__What the exercise asks__
In the material below, find each line holding the string "this" and copy it.

__Provided data__
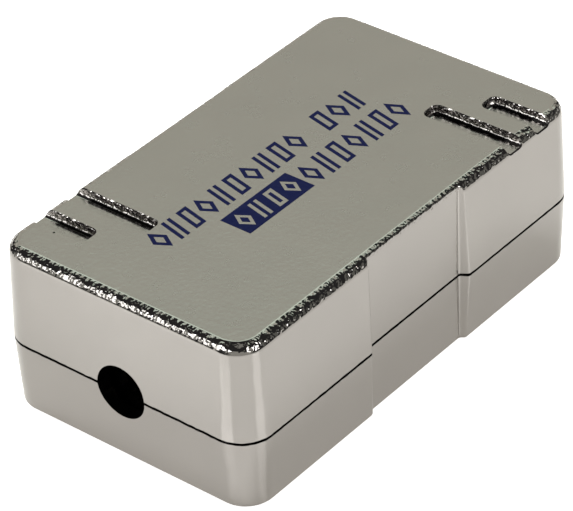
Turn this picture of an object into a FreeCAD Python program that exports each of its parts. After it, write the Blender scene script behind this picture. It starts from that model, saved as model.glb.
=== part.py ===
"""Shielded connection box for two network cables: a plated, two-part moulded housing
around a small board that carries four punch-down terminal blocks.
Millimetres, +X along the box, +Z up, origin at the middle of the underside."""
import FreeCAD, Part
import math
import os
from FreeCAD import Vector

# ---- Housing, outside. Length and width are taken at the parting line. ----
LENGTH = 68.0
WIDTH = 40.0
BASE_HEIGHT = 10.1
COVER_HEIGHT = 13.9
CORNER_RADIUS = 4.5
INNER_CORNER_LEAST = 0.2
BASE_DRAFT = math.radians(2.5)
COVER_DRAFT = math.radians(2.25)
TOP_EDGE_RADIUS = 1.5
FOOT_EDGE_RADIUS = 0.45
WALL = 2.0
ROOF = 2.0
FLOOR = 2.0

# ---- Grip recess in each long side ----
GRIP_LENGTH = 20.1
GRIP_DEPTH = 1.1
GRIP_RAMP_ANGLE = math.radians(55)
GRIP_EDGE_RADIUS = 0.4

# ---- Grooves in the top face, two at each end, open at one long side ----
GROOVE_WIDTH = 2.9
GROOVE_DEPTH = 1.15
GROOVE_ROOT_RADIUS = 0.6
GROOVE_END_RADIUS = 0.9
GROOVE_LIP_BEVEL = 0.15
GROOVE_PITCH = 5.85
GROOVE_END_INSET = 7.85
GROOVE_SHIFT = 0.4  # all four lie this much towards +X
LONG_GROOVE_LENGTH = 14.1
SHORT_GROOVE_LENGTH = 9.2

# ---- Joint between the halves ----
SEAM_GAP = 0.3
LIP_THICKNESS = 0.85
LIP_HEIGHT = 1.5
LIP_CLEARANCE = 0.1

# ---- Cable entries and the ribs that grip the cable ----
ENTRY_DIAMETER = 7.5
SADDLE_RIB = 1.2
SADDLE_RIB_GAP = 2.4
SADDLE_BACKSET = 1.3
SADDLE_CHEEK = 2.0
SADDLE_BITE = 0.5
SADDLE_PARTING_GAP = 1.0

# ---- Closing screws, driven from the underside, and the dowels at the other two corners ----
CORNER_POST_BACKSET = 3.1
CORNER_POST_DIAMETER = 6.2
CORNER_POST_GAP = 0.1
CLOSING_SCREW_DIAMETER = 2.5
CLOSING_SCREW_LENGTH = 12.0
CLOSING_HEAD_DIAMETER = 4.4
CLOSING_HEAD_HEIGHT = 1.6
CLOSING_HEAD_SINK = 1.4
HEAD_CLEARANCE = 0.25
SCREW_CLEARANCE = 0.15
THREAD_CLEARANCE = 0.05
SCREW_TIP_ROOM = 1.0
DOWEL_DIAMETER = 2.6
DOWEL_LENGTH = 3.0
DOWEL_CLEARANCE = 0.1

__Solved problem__
Turn this picture of an object into a FreeCAD Python program that exports each of its parts. After it, write the Blender scene script behind this picture. It starts from that model, saved as model.glb.
GROOVE_SHIFT = 0.4  # all four lie this much towards +X